El Zeitgeist, el espíritu de los tiempos, parece confirmar de modo creciente la impresión de que nos hallamos en un período de fin de régimen; desafortunadamente, en la historia de España es patente que los regímenes se enquistan durante décadas, y a su final no suele ser extraña la violencia, o un gran perjuicio para el pueblo. Es, pues, en este punto interesante detenerse en la distinción que hacía el pensador político español García-Trevijano entre lo político y la política; lo político para él es lo público, lo del Estado, mientras que la política es lo perteneciente al gobierno. Así, el consenso, base intelectual del actual Estado de Partidos o Partitocracia, asegura el no traer a la política asuntos como la corrupción o la situación económica desesperada de la gente.
Y es que la corrupción política es causa mayor de la ruina de la población; de tal suerte que, cuando se propone desde instancias financieras internacionales y europeas reducir un 10% los salarios, se obvia siempre, aparte de rechazar esta barbaridad abusiva, que la crisis y su manifestación más sangrante, el paro, tendrían pronto alivio si se libraran a la economía productiva los 100.000 millones de euros que cuesta el Estado de las Autonomías (manteniendo las que sí lo han sido históricamente, y fueron eliminadas por la fuerza de las armas, Cataluña y País Vasco), creado por el Sucesor de Franco y sus nuevos partidos estatales para asegurar cargos y prebendas a su clientela, que no ha hecho más que crecer (resulta, en este aspecto, muy sintomático el que el gasto de las CC. AA. se disparara un 20% durante la crisis, en vez de reducirse en proporción, al menos, a los sacrificios fiscales y salariales que se les exige a los españoles); fue, por otra parte, un gran éxito de la casta política el derivar parte del disgusto larvado de la gente respecto al sistema hacia los funcionarios, de los que los políticos y sus sindicatos neoverticales desconfían por sus principios constitutivos de mérito y capacidad, totalmente ajenos a su esencia corrupta y clientelista.

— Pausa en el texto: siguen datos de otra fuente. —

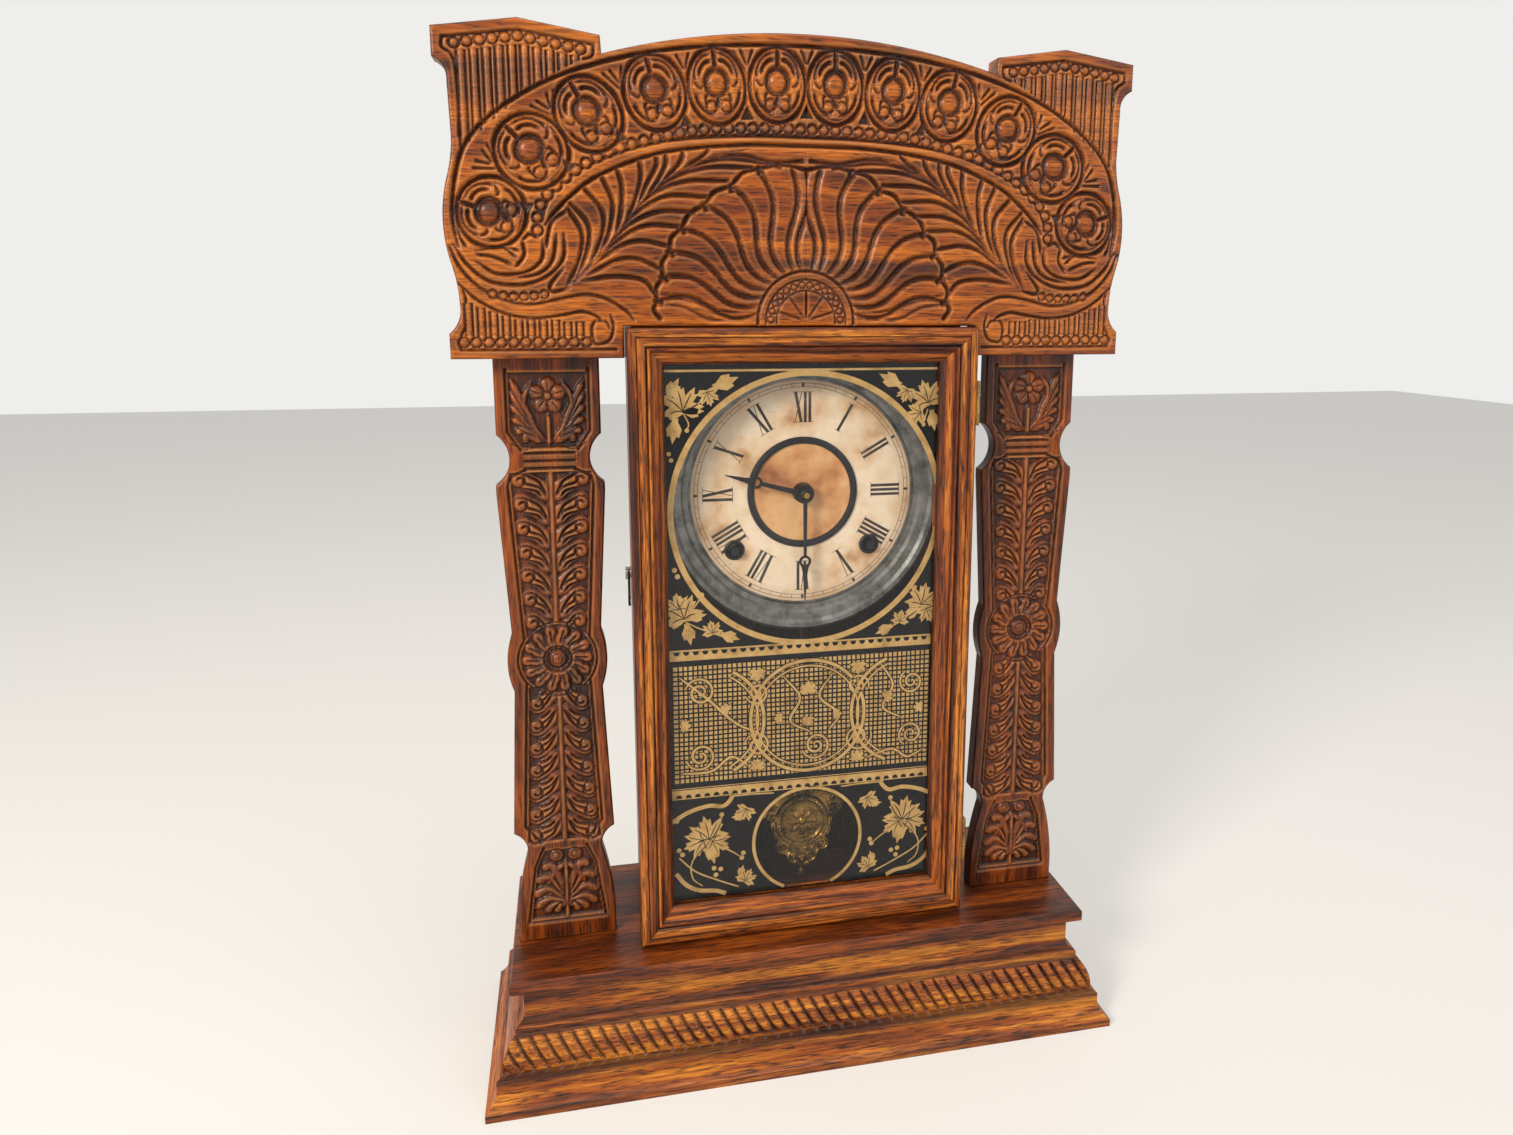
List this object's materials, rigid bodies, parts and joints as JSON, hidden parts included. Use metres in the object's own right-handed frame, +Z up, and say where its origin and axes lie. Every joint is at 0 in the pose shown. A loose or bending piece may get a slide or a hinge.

Dicho afán de crear división y tensiones ha sido una constante del régimen actual, como modo de ocultar sus miserias; pero, mientras que en la sociedad civil sí existe derecha e izquierda, en los partidos políticos -que deberían constituir la sociedad política, entendida como intermediario entre la sociedad civil y el estado, pero que son estatales, pues viven de él y con él se identifican-, sólo hay socialdemocracia, que ha engañado durante muchos decenios a la gente con su siniestro señuelo del Estado del Bienestar; en cambio, cuando las cañas se tornan lanzas, por haber favorecido aquélla la conversión de la economía productiva en financiera, creando deuda para sostener el mastodonte presuntamente benéfico, no tiene empacho en cargar el peso del esfuerzo económico sobre los hombros de los ciudadanos (perdón, súbditos); cualquier cosa, pues, antes que la casta política recorte sus privilegios y gabelas así como los de los grupos financieros y empresariales oligopólicos de los que van de la mano. El Estado, en suma, está asumiendo su verdadero rostro de enemigo de gran parte de la nación, y es evidente que su reforma no va a surgir ni de la Monarquía, espejo de corrupciones, ni de los partidos estatales que viven de él, sino de un proceso de libertad constituyente que traiga un régimen auténticamente representativo y una democracia formal que, con sus reglas de juego de control mutuo entre poderes, ponga coto a tantos abusos.